St Augustine (Enarrationes in Ps 34) says that it is not the punishment of death undergone, but the reason for it, that makes a Christian a martyr. If torment were what made a person a martyr, then all places of forced labor—mines, prisons—would be full of martyrs, and all those who fall victim to the sword would be martyrs. The Christian martyr does not die for an ideology or some values. He dies for the Person of Christ living in His Church.

In the tradition of the Church, there are two elements of martyrdom, always present simultaneously: public witness to Christ and death voluntarily accepted to confirm this. The object of witness is not just any cause, but only that undergone in order to testify to what we confess in the Creed, and thus it embraces all expressions of faith.

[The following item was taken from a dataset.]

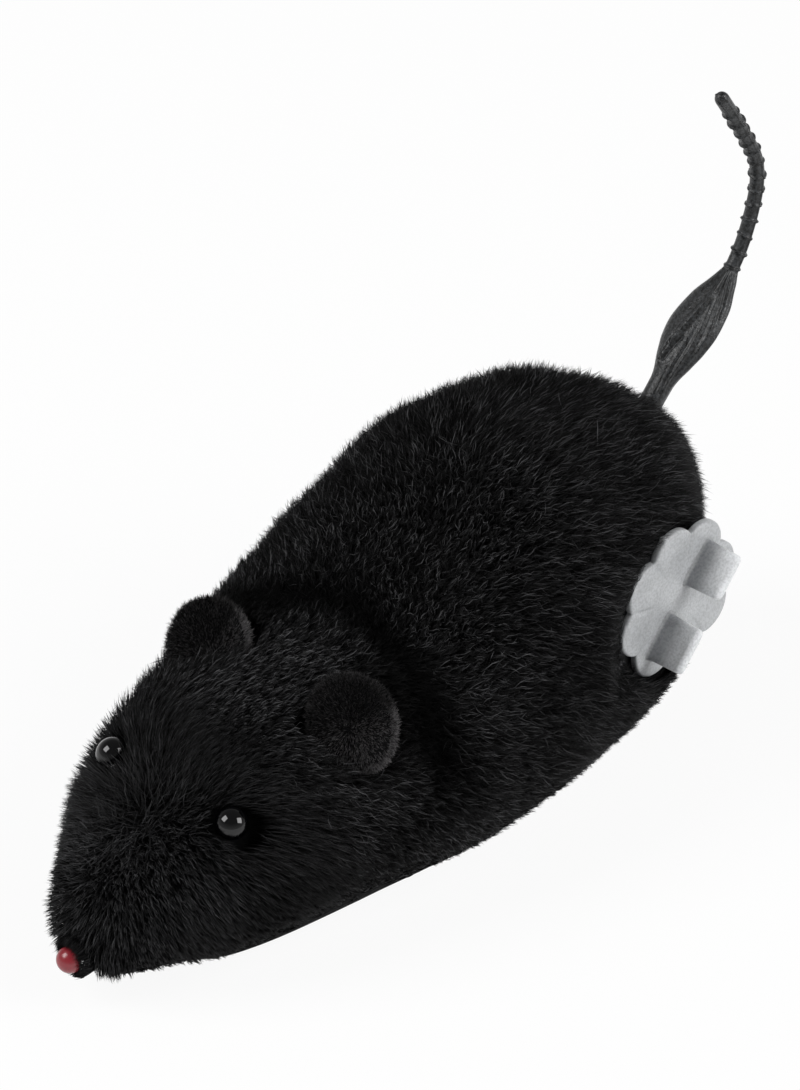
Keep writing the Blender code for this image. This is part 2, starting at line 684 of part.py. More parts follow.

4. What does the Church require for the recognition or canonization of a martyr?
The juridical elements of martyrdom have been settled traditionally ever since ancient times. These elements are: the persecutor and the martyr (personal elements); death (material element); death voluntarily accepted, but not sought, and the continuing forbearance of persecution and violence by the martyr (moral element); the persecutor’s hatred of the Christian faith and the martyr’s love of and loyalty to Christ (formal elements or causes).

Therefore the criteria required by the Church for the canonization of martyrs are very precise:
- that the martyrs were killed out of hatred of the faith;
- that they voluntarily accepted death out of love for God, Christ, the Christian faith, or confessed Christian virtues (for example, virginity);
- that their violent death be testified by witnesses or reliable documents.